“Ela viu que era humano, ou que havia sido”
A busca pelo prazer não tem limites. Menos ainda se for o carnal. Não apenas no sentido sexual, mas do tanto que pode habitar a pele, mesmo que nessa procura o gozo abrace a dor. Frank Cotton, personagem chave no livro Hellraiser, sabe disso.
Era só um nômade, vivia de bicos suspeitos apenas para manter sua jornada. Drogas e orgias perderam a graça para ele, e poderia ter se perdido se não fosse uma caixa. A chave para o paraíso, ele ouviu. Não tinha muito a perder se resultasse num fiasco. Ele aprendeu que a caixa invoca os cenobitas, criaturas que concedem o prazer supremo. Obedeceu os rituais e começou (muito incrédulo) a desvendar o enigma em suas mãos, até chamar as criaturas à Terra.
O problema foi isso ter funcionado. Os cenobitas não correspondiam a expectativa de Frank, mas ele se submeteu às experiências que eles proporcionaram – essas além de sua imaginação, tanto que o ‘´lider’ dos cenobitas não teve pudor algum de zombar dele – a imaginação macabra de um reles humano ingênuo perante as criaturas era pouco. Mas o que aconteceu com Frank não foi.
“Prazer era dor ali, e vice-versa. E ele o conhecia bem o suficiente para chamá-lo de lar.”
Após essa parte, a narrativa muda de personagens. Acompanhamos Rory Cotton, irmão de Frank sem contato com este há meses, e sua esposa Julia se mudando para uma casa velha, propriedade da família agora aos cuidados exclusivos de Rory, o irmão responsável que arrumou emprego formal, casou, domina seus impulsos, o tipo de cara que deu certo na vida – em sua própria visão.

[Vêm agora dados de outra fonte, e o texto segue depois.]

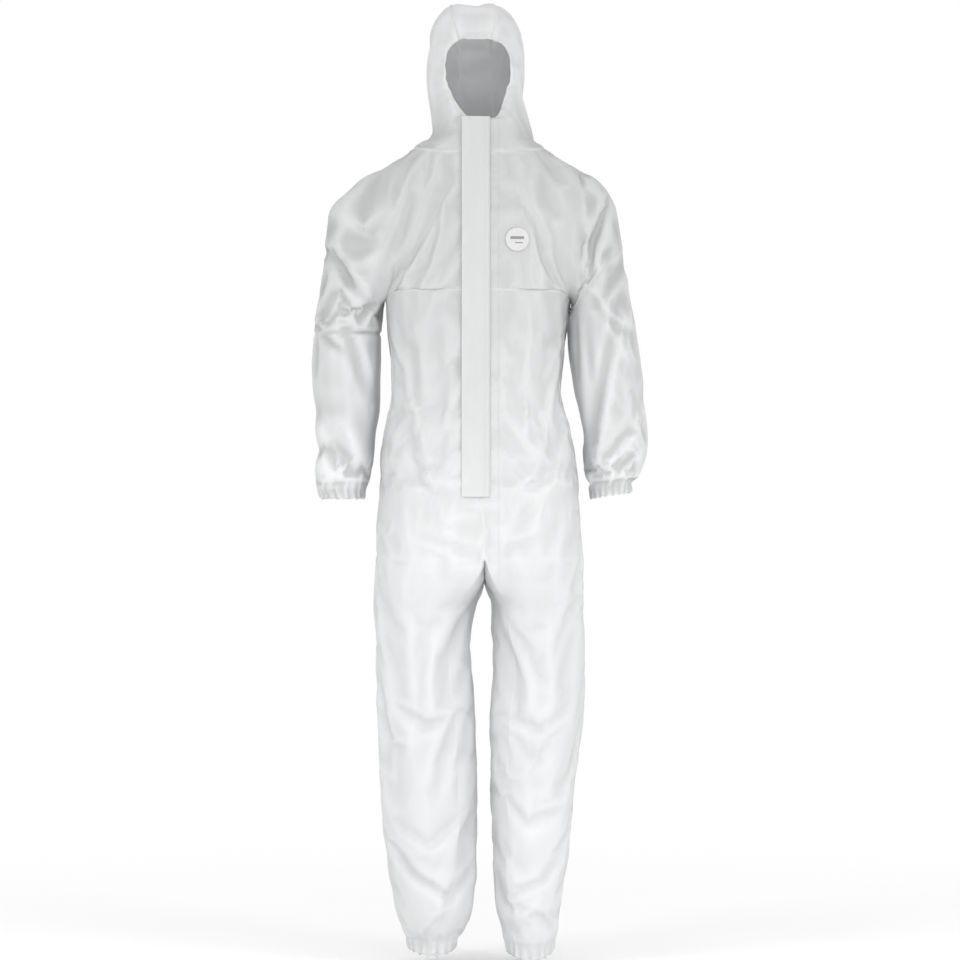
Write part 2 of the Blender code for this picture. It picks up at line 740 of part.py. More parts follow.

Quase. O casamento não anda bem e o tapado não percebe, a nova moradia é uma tentativa de dar ordem à vida. Ele sente algo errado em Julia, ela parece fria, mal conversa com convidados na festa que ele dá em casa, Rory até pede para Kirsty, amiga de longa data, falar com ele, mas nada.
Impossível para Rory e Kirsty sequer imaginarem o que aconteceu com Julia, seria como falar de algo além de suas realidades tão comuns e até banais. Ainda mais quando o personagem apresentado no início do livro retorna de uma forma nada pacífica, mas ah, se fosse só uma briguinha entre irmãos. Isso também é coisa de criança perto do real.
É a primeira vez que Hellraiser chega em forma de livro no Brasil após a publicação em 1986, sob o nome The Hellbound Heart. O título Hellraiser é conhecido dos fãs de terror pois esta obra foi a base do filme lançado em 1987.
Há diferenças entre as duas histórias, ainda bem; a mais simples é Kirsty Cotton, amiga de Rory Cotton no livro e filha de um primeiro casamento dele no filme, personagem fundamental em ambos. Outra é a violência: o filme é pesado e fica difícil escolher ‘uma’ cena para contar; já o livro é um pouco menos, mas o impacto da violência escrita se iguala àquela do cinema.
Ambas narrativas se complementam e quem explorar as duas vai notar mais diferenças nos diálogos da película e nas entrelinhas do livro. Clive Barker, autor deste, colaborou na adaptação à tela, o que também ajudou o filme a se tornar um ícone do terror. Enquanto leitores ou telespectadores, temos duas opções seguras para uma boa história – os personagens delas, nem meia escolha. Melhor para nós.